## [Collected data]
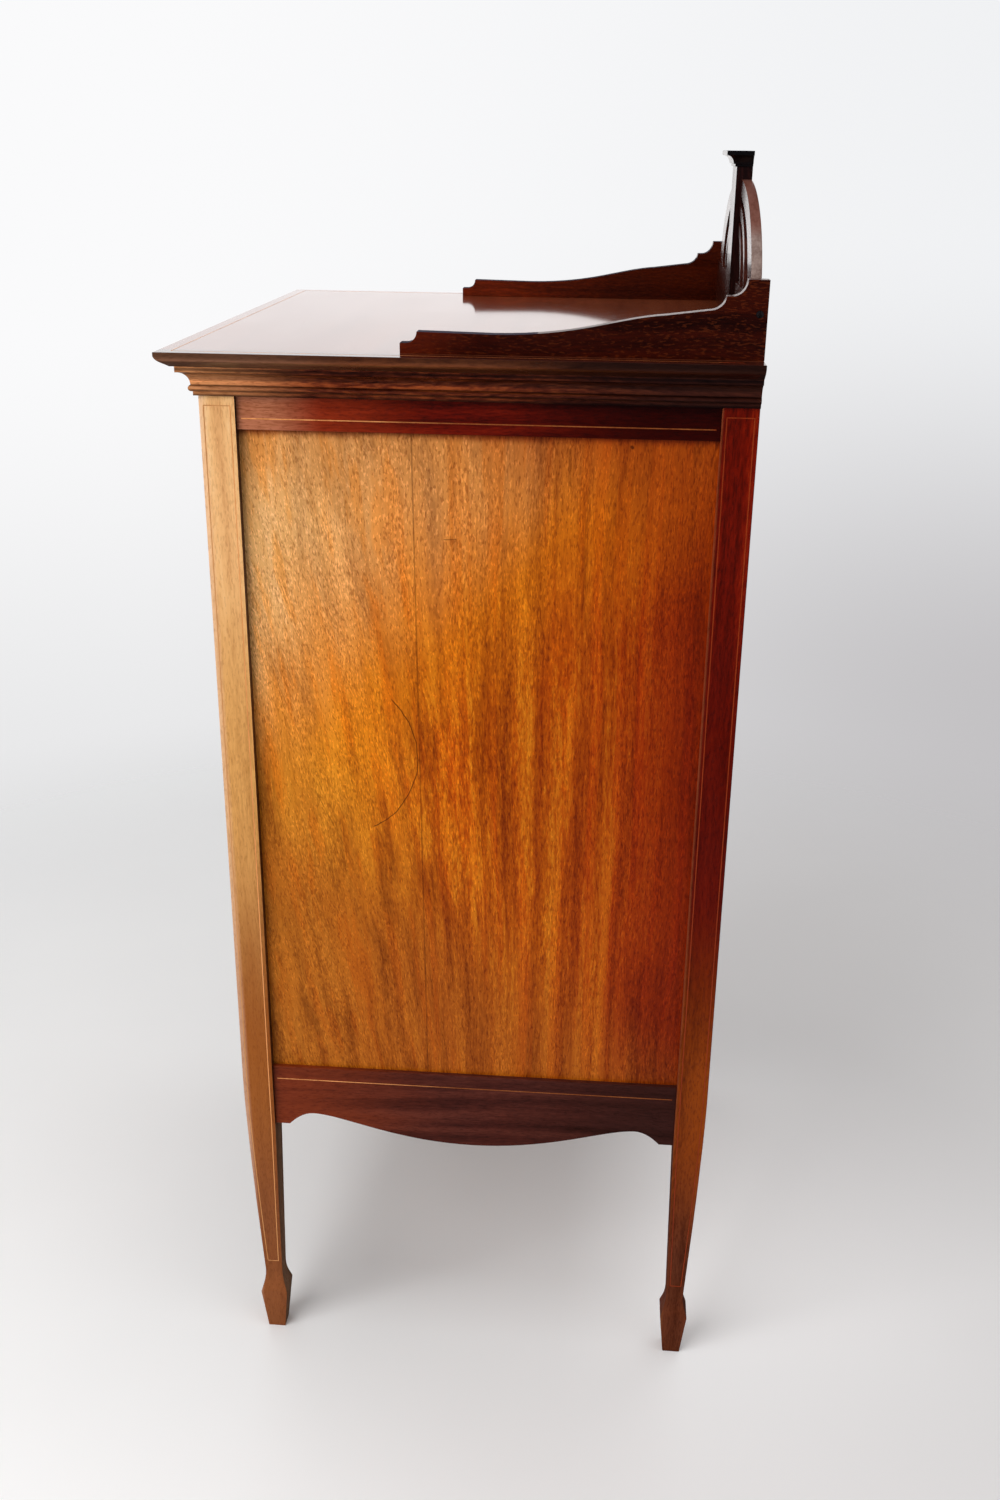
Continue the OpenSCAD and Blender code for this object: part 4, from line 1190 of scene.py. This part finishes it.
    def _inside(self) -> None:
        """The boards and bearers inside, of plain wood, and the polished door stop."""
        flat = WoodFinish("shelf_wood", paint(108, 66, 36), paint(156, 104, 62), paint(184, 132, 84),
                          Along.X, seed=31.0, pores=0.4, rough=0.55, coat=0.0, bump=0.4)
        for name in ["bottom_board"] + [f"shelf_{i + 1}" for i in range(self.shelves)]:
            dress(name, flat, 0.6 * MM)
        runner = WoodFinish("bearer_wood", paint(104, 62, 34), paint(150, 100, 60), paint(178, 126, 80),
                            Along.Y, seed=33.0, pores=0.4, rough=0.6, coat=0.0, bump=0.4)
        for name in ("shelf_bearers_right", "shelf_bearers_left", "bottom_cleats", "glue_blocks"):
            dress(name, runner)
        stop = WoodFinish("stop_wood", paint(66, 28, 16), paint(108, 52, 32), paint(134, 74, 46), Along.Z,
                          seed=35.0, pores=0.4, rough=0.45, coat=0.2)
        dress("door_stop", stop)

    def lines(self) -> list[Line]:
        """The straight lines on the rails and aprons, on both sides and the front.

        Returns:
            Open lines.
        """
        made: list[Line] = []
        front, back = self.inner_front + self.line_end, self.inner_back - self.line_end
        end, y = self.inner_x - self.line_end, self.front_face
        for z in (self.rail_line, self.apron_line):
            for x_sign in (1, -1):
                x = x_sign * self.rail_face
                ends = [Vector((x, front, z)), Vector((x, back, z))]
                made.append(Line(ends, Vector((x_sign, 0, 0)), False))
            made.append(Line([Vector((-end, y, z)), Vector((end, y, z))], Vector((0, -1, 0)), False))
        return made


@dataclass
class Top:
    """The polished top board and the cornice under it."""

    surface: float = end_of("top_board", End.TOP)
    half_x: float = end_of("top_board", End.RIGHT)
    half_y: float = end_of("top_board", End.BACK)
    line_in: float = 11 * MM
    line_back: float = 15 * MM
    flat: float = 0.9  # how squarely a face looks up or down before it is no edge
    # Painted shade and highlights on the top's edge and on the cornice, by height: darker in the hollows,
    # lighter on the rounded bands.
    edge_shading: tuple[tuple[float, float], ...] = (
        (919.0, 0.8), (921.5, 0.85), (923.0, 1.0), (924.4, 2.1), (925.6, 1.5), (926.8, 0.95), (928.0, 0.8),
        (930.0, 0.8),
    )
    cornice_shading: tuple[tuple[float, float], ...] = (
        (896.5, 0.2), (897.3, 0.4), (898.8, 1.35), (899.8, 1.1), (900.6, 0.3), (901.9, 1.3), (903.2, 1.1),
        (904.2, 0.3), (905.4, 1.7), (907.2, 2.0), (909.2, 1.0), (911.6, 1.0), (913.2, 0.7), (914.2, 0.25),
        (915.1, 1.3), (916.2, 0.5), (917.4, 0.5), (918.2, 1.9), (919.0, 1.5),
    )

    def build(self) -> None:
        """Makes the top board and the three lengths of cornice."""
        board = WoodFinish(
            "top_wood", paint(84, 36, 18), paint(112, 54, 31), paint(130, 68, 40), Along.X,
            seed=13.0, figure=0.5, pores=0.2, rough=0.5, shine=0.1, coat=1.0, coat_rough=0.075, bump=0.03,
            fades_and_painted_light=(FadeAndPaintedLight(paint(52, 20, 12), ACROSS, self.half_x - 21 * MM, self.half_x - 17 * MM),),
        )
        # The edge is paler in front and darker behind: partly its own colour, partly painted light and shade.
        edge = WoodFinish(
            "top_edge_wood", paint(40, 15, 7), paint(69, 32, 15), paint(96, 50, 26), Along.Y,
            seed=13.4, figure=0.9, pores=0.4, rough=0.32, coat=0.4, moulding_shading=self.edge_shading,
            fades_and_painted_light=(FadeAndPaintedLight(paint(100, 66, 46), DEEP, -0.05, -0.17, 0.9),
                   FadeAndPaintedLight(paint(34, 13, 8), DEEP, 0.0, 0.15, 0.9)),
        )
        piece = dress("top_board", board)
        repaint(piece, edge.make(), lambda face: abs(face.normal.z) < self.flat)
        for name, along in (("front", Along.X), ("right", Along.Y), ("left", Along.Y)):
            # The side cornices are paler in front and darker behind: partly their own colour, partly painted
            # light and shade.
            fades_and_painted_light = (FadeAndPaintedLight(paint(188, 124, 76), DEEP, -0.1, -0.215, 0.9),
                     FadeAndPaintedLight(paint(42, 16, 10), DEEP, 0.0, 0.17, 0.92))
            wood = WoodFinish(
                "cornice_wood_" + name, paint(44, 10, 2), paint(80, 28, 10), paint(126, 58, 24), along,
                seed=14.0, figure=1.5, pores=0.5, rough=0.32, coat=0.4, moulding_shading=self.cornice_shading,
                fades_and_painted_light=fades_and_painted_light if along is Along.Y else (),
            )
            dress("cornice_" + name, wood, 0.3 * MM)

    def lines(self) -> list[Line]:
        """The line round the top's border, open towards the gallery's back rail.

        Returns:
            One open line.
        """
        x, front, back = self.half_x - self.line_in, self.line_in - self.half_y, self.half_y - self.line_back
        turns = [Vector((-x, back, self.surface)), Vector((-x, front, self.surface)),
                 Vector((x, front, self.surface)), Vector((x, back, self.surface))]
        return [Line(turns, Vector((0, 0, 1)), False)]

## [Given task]
Emit the full listing verbatim.

## [Output below]
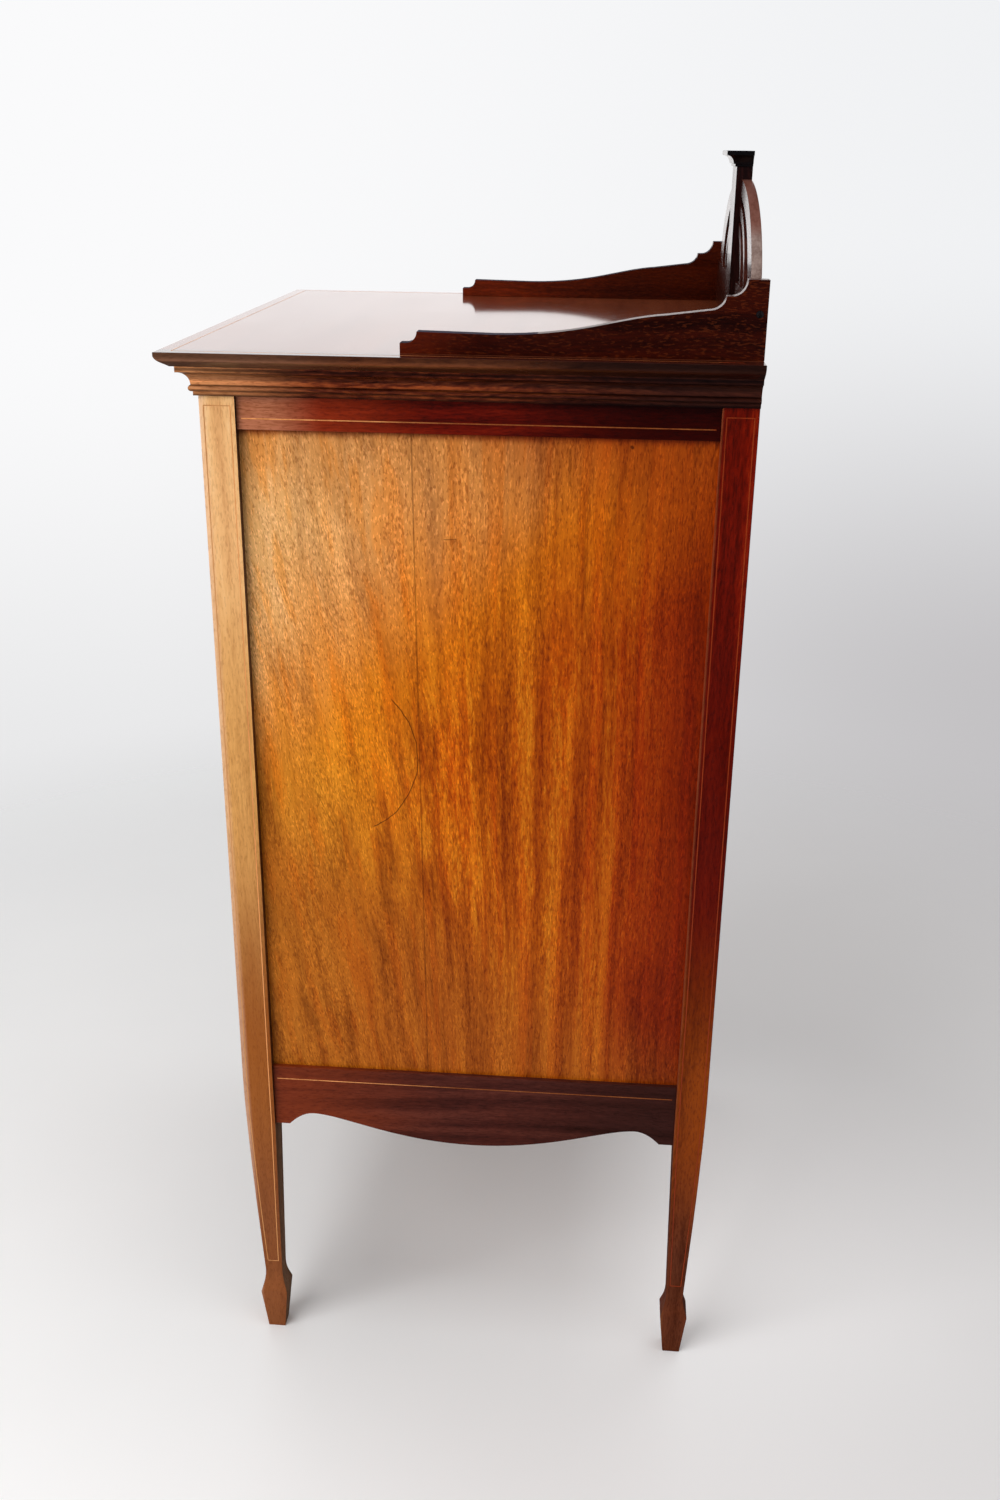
Continue the OpenSCAD and Blender code for this object: part 4, from line 1190 of scene.py. This part finishes it.
    def _inside(self) -> None:
        """The boards and bearers inside, of plain wood, and the polished door stop."""
        flat = WoodFinish("shelf_wood", paint(108, 66, 36), paint(156, 104, 62), paint(184, 132, 84),
                          Along.X, seed=31.0, pores=0.4, rough=0.55, coat=0.0, bump=0.4)
        for name in ["bottom_board"] + [f"shelf_{i + 1}" for i in range(self.shelves)]:
            dress(name, flat, 0.6 * MM)
        runner = WoodFinish("bearer_wood", paint(104, 62, 34), paint(150, 100, 60), paint(178, 126, 80),
                            Along.Y, seed=33.0, pores=0.4, rough=0.6, coat=0.0, bump=0.4)
        for name in ("shelf_bearers_right", "shelf_bearers_left", "bottom_cleats", "glue_blocks"):
            dress(name, runner)
        stop = WoodFinish("stop_wood", paint(66, 28, 16), paint(108, 52, 32), paint(134, 74, 46), Along.Z,
                          seed=35.0, pores=0.4, rough=0.45, coat=0.2)
        dress("door_stop", stop)

    def lines(self) -> list[Line]:
        """The straight lines on the rails and aprons, on both sides and the front.

        Returns:
            Open lines.
        """
        made: list[Line] = []
        front, back = self.inner_front + self.line_end, self.inner_back - self.line_end
        end, y = self.inner_x - self.line_end, self.front_face
        for z in (self.rail_line, self.apron_line):
            for x_sign in (1, -1):
                x = x_sign * self.rail_face
                ends = [Vector((x, front, z)), Vector((x, back, z))]
                made.append(Line(ends, Vector((x_sign, 0, 0)), False))
            made.append(Line([Vector((-end, y, z)), Vector((end, y, z))], Vector((0, -1, 0)), False))
        return made


@dataclass
class Top:
    """The polished top board and the cornice under it."""

    surface: float = end_of("top_board", End.TOP)
    half_x: float = end_of("top_board", End.RIGHT)
    half_y: float = end_of("top_board", End.BACK)
    line_in: float = 11 * MM
    line_back: float = 15 * MM
    flat: float = 0.9  # how squarely a face looks up or down before it is no edge
    # Painted shade and highlights on the top's edge and on the cornice, by height: darker in the hollows,
    # lighter on the rounded bands.
    edge_shading: tuple[tuple[float, float], ...] = (
        (919.0, 0.8), (921.5, 0.85), (923.0, 1.0), (924.4, 2.1), (925.6, 1.5), (926.8, 0.95), (928.0, 0.8),
        (930.0, 0.8),
    )
    cornice_shading: tuple[tuple[float, float], ...] = (
        (896.5, 0.2), (897.3, 0.4), (898.8, 1.35), (899.8, 1.1), (900.6, 0.3), (901.9, 1.3), (903.2, 1.1),
        (904.2, 0.3), (905.4, 1.7), (907.2, 2.0), (909.2, 1.0), (911.6, 1.0), (913.2, 0.7), (914.2, 0.25),
        (915.1, 1.3), (916.2, 0.5), (917.4, 0.5), (918.2, 1.9), (919.0, 1.5),
    )

    def build(self) -> None:
        """Makes the top board and the three lengths of cornice."""
        board = WoodFinish(
            "top_wood", paint(84, 36, 18), paint(112, 54, 31), paint(130, 68, 40), Along.X,
            seed=13.0, figure=0.5, pores=0.2, rough=0.5, shine=0.1, coat=1.0, coat_rough=0.075, bump=0.03,
            fades_and_painted_light=(FadeAndPaintedLight(paint(52, 20, 12), ACROSS, self.half_x - 21 * MM, self.half_x - 17 * MM),),
        )
        # The edge is paler in front and darker behind: partly its own colour, partly painted light and shade.
        edge = WoodFinish(
            "top_edge_wood", paint(40, 15, 7), paint(69, 32, 15), paint(96, 50, 26), Along.Y,
            seed=13.4, figure=0.9, pores=0.4, rough=0.32, coat=0.4, moulding_shading=self.edge_shading,
            fades_and_painted_light=(FadeAndPaintedLight(paint(100, 66, 46), DEEP, -0.05, -0.17, 0.9),
                   FadeAndPaintedLight(paint(34, 13, 8), DEEP, 0.0, 0.15, 0.9)),
        )
        piece = dress("top_board", board)
        repaint(piece, edge.make(), lambda face: abs(face.normal.z) < self.flat)
        for name, along in (("front", Along.X), ("right", Along.Y), ("left", Along.Y)):
            # The side cornices are paler in front and darker behind: partly their own colour, partly painted
            # light and shade.
            fades_and_painted_light = (FadeAndPaintedLight(paint(188, 124, 76), DEEP, -0.1, -0.215, 0.9),
                     FadeAndPaintedLight(paint(42, 16, 10), DEEP, 0.0, 0.17, 0.92))
            wood = WoodFinish(
                "cornice_wood_" + name, paint(44, 10, 2), paint(80, 28, 10), paint(126, 58, 24), along,
                seed=14.0, figure=1.5, pores=0.5, rough=0.32, coat=0.4, moulding_shading=self.cornice_shading,
                fades_and_painted_light=fades_and_painted_light if along is Along.Y else (),
            )
            dress("cornice_" + name, wood, 0.3 * MM)

    def lines(self) -> list[Line]:
        """The line round the top's border, open towards the gallery's back rail.

        Returns:
            One open line.
        """
        x, front, back = self.half_x - self.line_in, self.line_in - self.half_y, self.half_y - self.line_back
        turns = [Vector((-x, back, self.surface)), Vector((-x, front, self.surface)),
                 Vector((x, front, self.surface)), Vector((x, back, self.surface))]
        return [Line(turns, Vector((0, 0, 1)), False)]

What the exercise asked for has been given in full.